The government has also this month reduced the quarantine period for people arriving in the city from Hong Kong from 21 days to 14 days.
Also this month the government has cancelled the requirement to show a negative nucleic acid test result to enter the 41 entertainment complexes in the city, which had been in place since 15 July. The decision was based on the fact that all the visitors from the mainland who entered Macao held a seven-day negative nucleic acid test certificate when entering the city, taking into account prevention measures such as checking health codes, wearing facemasks, dividers between gamers and social distancing inside
The pandemic in mainland China has significantly improved since mid-February. The announcements to allow foreigners to enter China (under very strict guidelines) by both Beijing and Macao’s government came a week after six members of the Chinese People’s Political Consultative Committee (CPPCC) in the city urged Beijing to allow Macao-based foreigners back into the mainland. The sextet called on the central government to lift visiting restrictions on foreign nationals holding a Macao ID card and foreign non-resident workers in Macao.
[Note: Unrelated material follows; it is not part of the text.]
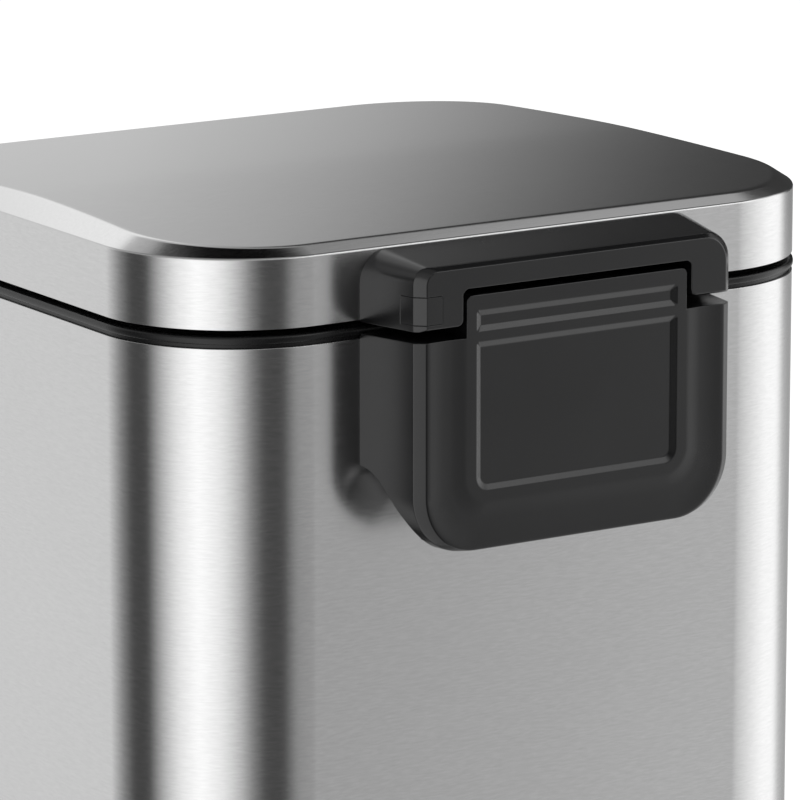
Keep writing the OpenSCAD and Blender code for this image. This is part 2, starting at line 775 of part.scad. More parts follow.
module lid_bracket() {
    color([0.17, 0.17, 0.18])
        difference() {
            union() {
                difference() {
                    bracket_form();
                    // Notch for the tongue, with a round roof behind the rear wall
                    along_y(pocket_y, face_y + past) {
                        notch_outline(notch_half, bracket_z - past, pin_z + notch_rise);
                        notch_foot(notch_half, bracket_z, notch_foot_r);
                    }
                    rod_x(-notch_half, notch_half, pin_y, pin_z, notch_top_r);
                }
                for (x = crank_xs) crank(x);
            }
            for (p = bracket_pockets)
                box(p[1] - p[0], p[1] + p[0], wall_y - past, wall_y + pocket_depth,
                    web_z, bracket_top - bracket_slope - skin);
            rod_x(pin_far, cover_x + past, pin_y, pin_z, pin_r + pin_play);
            for (x = crank_xs)
                rod_x(x - fork_half - past, x + fork_half + past, crank_y, crank_z,
                    crank_pin_r + pin_play);
            for (x = bracket_screw_xs)
                rod_along_y(x, wall_y - past, wall_y + bracket_screw_len + 2, bracket_screw_z,
                    screw_r + pin_play);
            cover_cut(0);
        }
}
module cover_cut(play) {
    box(cover_x + play, hinge_half_wall + past, cover_y + play, face_y + past,
        pin_z - cover_h / 2 + play, pin_z + cover_h / 2 - play);
}
module pin_cover() {
    color([0.19, 0.19, 0.2])
        intersection() {
            bracket_form();
            cover_cut(seat / 2);
        }
}
module bracket_screws() {
    color([0.6, 0.6, 0.6])
        for (x = bracket_screw_xs) {
            head_y = wall_y - liner_in - wall;
            rod_along_y(x, head_y - 2, head_y, bracket_screw_z, screw_head_r);
            rod_along_y(x, head_y - 1, wall_y + bracket_screw_len, bracket_screw_z, screw_r);
        }
}
module crank_pins() {
    color([0.7, 0.7, 0.72])
        for (x = crank_xs)
            rod_x(x - fork_half + 0.2, x + fork_half - 0.2, crank_y, crank_z, crank_pin_r);
}

// Head of a rod, with a slot in which its crank pin can slide
module rod_head(x, stem_r) {
    along_x(x - head_half, x + head_half)
        difference() {
            union() {
                for (y = [crank_y - crank_slack, crank_y])
                    translate([y, crank_z]) circle(crank_pin_r + 2.6);
                translate([crank_y - crank_slack, crank_z - crank_pin_r - 2.6]) square([crank_slack,
                    2 * crank_pin_r + 5.2]);
            }
            for (y = [crank_y - crank_slack, crank_y])
                translate([y, crank_z]) circle(head_slot_h / 2);
            translate([crank_y - crank_slack, crank_z - head_slot_h / 2]) square([crank_slack,
                head_slot_h]);
        }
    translate([x, crank_y, crank_z - 16]) cylinder(h = 16 - head_slot_h / 2 - 0.8, r = stem_r);
}
rod_foot_z = axle_z - rod_y * tan(lever_tilt) + lever_t / 2 / cos(lever_tilt) + rod_r / cos(lever_tilt) + 0.3;
module push_rod() {
    color([0.7, 0.7, 0.72])
        union() {
            translate([0, rod_y, rod_foot_z]) sphere(rod_r);
            translate([0, rod_y, rod_foot_z]) cylinder(h = jog_z - rod_foot_z, r = rod_r);
            translate([0, rod_y, jog_z]) sphere(rod_r);
            rod_along_y(0, rod_y, crank_y, jog_z, rod_r);
            translate([0, crank_y, jog_z]) sphere(rod_r);
            translate([0, crank_y, jog_z]) cylinder(h = crank_z - 12 - jog_z, r = rod_r);
            rod_head(0, rod_r);
        }
}
piston_h = 4;
module damper_rod() {
    piston_z = damper_z + 5;
    color([0.75, 0.75, 0.77])
        union() {
            translate([damper_x, crank_y, piston_z]) cylinder(h = piston_h,
                r = damper_r - damper_wall - pin_play);
            translate([damper_x, crank_y, piston_z]) cylinder(h = crank_z - 12 - piston_z,
                r = damper_rod_r);
            rod_head(damper_x, damper_rod_r);
        }
}

// Pedal: a steel lever with turned-down sides, tilted about the axle while the lid is shut
tread_round = 12;
tip_y = -half_d - pedal_out;
tread_y = -half_d - 3.5;
ear_h = 9;
flange_from = -half_d + 14;
flange_to = rod_y - 30;
module tilted() {
    translate([0, 0, axle_z]) rotate([-lever_tilt, 0, 0]) children();
}
module pedal_lever() {
    tip = tip_y / cos(lever_tilt) + 8;
    color([0.68, 0.68, 0.7])
        tilted()
            difference() {
                union() {
                    box(-lever_w / 2, lever_w / 2, tip, flange_to, -lever_t / 2, lever_t / 2);
                    box(-tongue_w / 2, tongue_w / 2, flange_to - past, rod_y + rod_r, -lever_t / 2,
                        lever_t / 2);
                    for (s = [-1, 1])
                        box(s > 0 ? lever_w / 2 - lever_t : -lever_w / 2,
                            s > 0 ? lever_w / 2 : -lever_w / 2 + lever_t,
                            flange_from, flange_to, -ear_h, 0);
                    for (s = [-1, 1])
                        along_x(s > 0 ? lever_w / 2 - lever_t : -lever_w / 2,
                            s > 0 ? lever_w / 2 : -lever_w / 2 + lever_t)
                            circle(ear_h);
                }
                rod_x(-lever_w, lever_w, 0, 0, axle_r + pin_play);
                box(-lever_w / 2 + lever_t, lever_w / 2 - lever_t, -axle_r - 2, axle_r + 2, -ear_h,
                    ear_h);
                for (x = rivet_xs)
                    translate([x, tread_mid, -lever_t]) cylinder(h = 2 * lever_t, r = rivet_r + pin_play);
            }
}
rivet_r = 2;
rivet_xs = [-15, 15];
tread_mid = (tread_y + tip_y) / 2;
module tread_plan() {
    depth = tread_y - tip_y;
    for (s = [-1, 1])
        translate([s * (tread_w / 2 - tread_round), tip_y + tread_round]) circle(tread_round);
    translate([-tread_w / 2 + tread_round, tip_y]) square([tread_w - 2 * tread_round, depth]);
    translate([-tread_w / 2, tip_y + tread_round]) square([tread_w, depth - tread_round]);
}
groove_ys = [-8, -2.5, 3, 8.5];
module pedal_tread() {
    low = -tread_t / 2;
    color([0.1, 0.1, 0.11])
        tilted()
            difference() {
                translate([0, 0, low]) linear_extrude(tread_t) tread_plan();
                // Pocket that takes the lever's tip
                box(-lever_w / 2 - 0.1, lever_w / 2 + 0.1, tip_y / cos(lever_tilt) + 7.9, tread_y + past,
                    -lever_t / 2, lever_t / 2);
                for (y = groove_ys)
                    box(-tread_w / 2 + 14, tread_w / 2 - 14, tread_mid + y - 0.8, tread_mid + y + 0.8,
                        tread_t / 2 - 1, tread_t);
                for (x = rivet_xs)
                    translate([x, tread_mid, low - past]) cylinder(h = tread_t, r = rivet_r + pin_play);
                for (x = rivet_xs)
                    translate([x, tread_mid, low - past]) cylinder(h = past + 1, r = rivet_r + 2);
            }
}
module pedal_rivets() {
    color([0.6, 0.6, 0.6])
        tilted()
            for (x = rivet_xs)
                translate([x, tread_mid, -tread_t / 2]) {
                    cylinder(h = tread_t / 2 + lever_t / 2, r = rivet_r);
                    cylinder(h = 0.9, r = rivet_r + 1.8);
                }
}

// Bucket: a drafted shell that hangs by its flange on the rim's ledge
module bucket_hull(extra, floor_z, top_z) {
    hull() {
        slab(bucket_in + bucket_draft + extra, floor_z, floor_z + 0.01, $fn = 48);
        slab(bucket_in + extra, top_z - 0.01, top_z, $fn = 48);
    }
}
module inner_bucket() {
    grip_out = half_w - ledge_in;
    grip_in = grip_out - can_taper - 2 * bucket_draft;
    grip_top = ledge_z - 2 * bucket_draft;
    color([0.2, 0.2, 0.21])
        difference() {
            union() {
                bucket_hull(0, bucket_bottom, ledge_z + 0.5);
                slab(flange_in, ledge_z, bucket_top);
            }
            bucket_hull(wall, bucket_bottom + wall, bucket_top + past);
            for (s = [-1, 1])
                box(min(s * grip_in, s * grip_out), max(s * grip_in, s * grip_out), -grip_w / 2,
                    grip_w / 2, grip_top - grip_h, grip_top);
        }
}

outer_shell();
body_rim();
base_pan();
rubber_feet();
foot_screws();
pedal_axle();
axle_clips();
hinge_housing();
backing_plate();
housing_screws();
rod_channel();
hinge_pin();
damper_body();
damper_pin();
lid_shell();
lid_liner();
lid_bracket();
bracket_screws();
pin_cover();
crank_pins();
lid_buffers();
pedal_lever();
pedal_tread();
pedal_rivets();
push_rod();
damper_rod();
inner_bucket();
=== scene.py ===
"""Looks of the pedal bin: brushed steel body and lid, black rim and hinge mouldings."""
import math

import bmesh
import bpy
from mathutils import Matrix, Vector


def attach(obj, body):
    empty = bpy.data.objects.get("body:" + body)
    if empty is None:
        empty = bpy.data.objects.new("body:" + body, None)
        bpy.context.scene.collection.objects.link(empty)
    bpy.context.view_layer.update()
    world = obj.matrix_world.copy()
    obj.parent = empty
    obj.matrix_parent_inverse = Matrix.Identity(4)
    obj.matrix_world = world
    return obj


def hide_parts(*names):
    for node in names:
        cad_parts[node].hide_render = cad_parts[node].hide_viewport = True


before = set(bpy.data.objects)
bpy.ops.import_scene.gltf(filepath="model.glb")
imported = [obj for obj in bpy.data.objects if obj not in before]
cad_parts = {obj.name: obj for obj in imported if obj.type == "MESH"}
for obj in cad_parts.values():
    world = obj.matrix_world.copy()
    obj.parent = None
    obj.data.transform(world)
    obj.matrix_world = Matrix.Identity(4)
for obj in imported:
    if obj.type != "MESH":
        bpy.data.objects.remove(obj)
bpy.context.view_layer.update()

MM = 0.001

# Driving sizes of the can, in millimetres
can_w = 330.0
can_d = 285.0
can_taper = 23.5
corner_r = 60.0
body_top = 411.0
body_bottom = 14.0
sheet = 0.8
hem_w = 1.6
hem_h = 2.0
neck_h = 1.7
neck_in = 1.2
bead_h = 3.2
bead_out = 0.4
bead_w = 6.4
rim_drop = 9.0
wall = 2.2
ledge_in = 13.0
ledge_lift = 0.2
lid_gap = 2.6
skirt_h = 28.2
bevel_h = 3.3
bevel_w = 6.7
crown = 4.8
crown_shape = 1.56
bevel_grow = 0.92
bevel_grow_power = 6
seat = 0.2

half_w = can_w / 2
half_d = can_d / 2
lean = math.atan(can_taper / 2 / can_d)
core_y = half_d - corner_r
bead_z = body_top + neck_h
bead_top = bead_z + bead_h
ledge_z = bead_z + ledge_lift
skirt_z = bead_top + lid_gap
skirt_top = skirt_z + skirt_h
lid_edge = skirt_top + bevel_h
wall_y = half_d

# Hinge sizes
hinge_out = 33.0
face_step = 0.4
pin_in = 8.0
pin_lift = 7.5
bracket_gap = 0.8
shoulder_gap = 4.4
pin_bore_r = 2.55
screw_bore_r = 1.95
crank_places = (0.0, 28.0)

face_y = wall_y + hinge_out
rear_y = face_y - face_step
pin_y = face_y - pin_in
pin_z = skirt_z + pin_lift
bracket_z = skirt_z - bracket_gap
shoulder_z = bracket_z - shoulder_gap

# Cutters reach this far past the face that they cut, and to each side where they go right across the hinge
past = 1.0
across = 90.0


def core_x(y):
    """Distance of a corner's centre from the middle line."""
    reach = half_w * math.cos(lean) - half_d * math.sin(lean) - corner_r
    return (reach + y * math.sin(lean)) / math.cos(lean)


def between(first, last, share):
    """Value at a share of the way from the first to the last."""
    return first + (last - first) * share


# Tools for modelling
def start():
    """Object mode with nothing selected."""
    if bpy.context.mode != "OBJECT":
        bpy.ops.object.mode_set(mode="OBJECT")
    bpy.ops.object.select_all(action="DESELECT")


def choose(piece):
    """Object mode with one piece selected."""
    start()
    bpy.context.view_layer.objects.active = piece
    piece.select_set(True)


def opened(piece):
    """Opens a finished piece for editing again."""
    choose(piece)
    bpy.ops.object.mode_set(mode="EDIT")


def added(name):
    """Names the object that was just added and opens it for editing."""
    piece = bpy.context.active_object
    piece.name = name
    piece.data.name = name
    bpy.ops.object.transform_apply(location=True, rotation=True, scale=True)
    bpy.ops.object.mode_set(mode="EDIT")
    return piece


def pick(piece, kind, test):
    """Selects the verts, edges or faces whose middle, in millimetres, passes the test."""
    bpy.ops.mesh.select_mode(type={"verts": "VERT", "edges": "EDGE", "faces": "FACE"}[kind])
    bpy.ops.mesh.select_all(action="DESELECT")
    mesh = bmesh.from_edit_mesh(piece.data)
    for part in getattr(mesh, kind):
        if kind == "verts":
            middle = part.co
        elif kind == "edges":
            middle = (part.verts[0].co + part.verts[1].co) / 2
        else:
            middle = part.calc_center_median()
        if test(middle / MM, part):
            part.select_set(True)
    mesh.select_flush_mode()
    bmesh.update_edit_mesh(piece.data)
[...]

The proposal to lift visiting restrictions was put together by property developer Chong Sio Kin, businesswoman Tina Ho Teng Iat, lawyer and member of the Executive Council Leonel Alberto Alves, professional nurse Ung Pui Kun, newspaper director Wan Nang Hon and architect Eddie Wong Yue Kai. The sextet attended the annual session of the CPPCC National Committee that took place in Beijing from 4 March. They pointed out that both the mainland and Macao have made a ‘very good’ achievement in bringing COVID-19 under control and that, as a result, travel between the mainland and Macao has been gradually relaxed since last year. Also, the issuing of travel permits for all mainland China residents to visit Macao has resumed since September. The sextet’s proposal also said that foreign nationals holding a Macao ID card and foreign non-resident workers in Macao ‘work and live in Macao, contributing to the development of Macao as well as the Greater Bay Area’.
Chief Executive Ho Iat Seng has since reiterated the continuing need for COVID-19 control efforts and the promotion of social and economic recovery in the city. Speaking during a meeting held at the headquarters of the Central People’s Government Liaison Office in Macao just a few days before we went to print, Ho promised that the government will step up its virus control efforts to ensure that the battle is won and the supply of vaccines is guaranteed for the entire population of the city.
The measures taken by Macao have been praised by Chinese authorities in a show of confidence. On 7 March, China’s Vice Premier Han Zheng met with Ho Iat Seng in Beijing and encouraged the Macao government to continue containing COVID-19 on a regular basis. A month earlier, the new commissioner of the Foreign Ministry in Macao, Liu Xianfa, had also praised the local government’s ‘effective’ measures to prevent and control the spread of the virus. With those measures still in place and with the vaccine programme gathering pace in Macao, that light at the end of the tunnel is getting a little brighter every single day.